Here's a nice one for you:
A deck of 52 cards is randomly shuffled, and 10 of the cards a randomly face up somewhere in the deck. Deal the deck into 2 piles such that each pile has the same number of face up cards. You are blind.

I've never been blind, so forgive me for asking, but is there a way you can feel the difference between the two sides or not at all?

If not, are you allowed to talk to someone who's not blind, or are you alone in a room or something?

Well that leaves me with one trick: after dealing into two piles, hold the piles on their side, so no card can be considered face up (or face down). I hope that's not the answer though.

Hm, how about this: first you divide the deck into two piles of 26 cards. Then you move the top card of pile A to the top of pile B, after which you move the bottom card of pile B to the bottom of pile A. Keep repeating that process. There will eventually be a time when pile A and pile B both have five face-up cards in them, even though you yourself will not know when that is.

Nah. Avistew's is incorrect. Harald's is... well he probably knows it's cheating. It does technically answer the question, but I'm not gonna let him have it.
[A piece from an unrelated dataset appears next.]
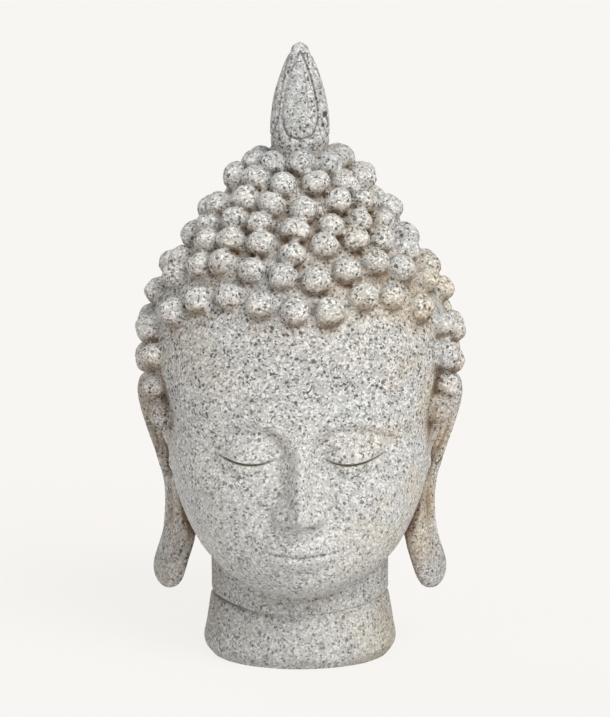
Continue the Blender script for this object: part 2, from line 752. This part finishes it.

You have to declare when the tasks been achieved, let's say.

I got it! First put 10 cards in pile A and the rest in pile B. Let n be the number of face up cards in pile A. Now flip pile A. The number of face up cards in it becomes 10-n, the same as in pile B.

Right now I'm thinking something about turning some cards, and if they were face down it meant the face up one was in the other deck to it evens it, and if they were face up then the face up one isn't in the other deck and it evens it.
I'm not sure if I'm on to something or if it's just stupid...

Maybe take ten out of the pile and turn them all? Would that work? That's your pile one. the rest is pile two.
Normally since there are 10 cards, there are 10-x in that pile, where x is how many are in the other pile.
When turning all of them you should get the same amount in both.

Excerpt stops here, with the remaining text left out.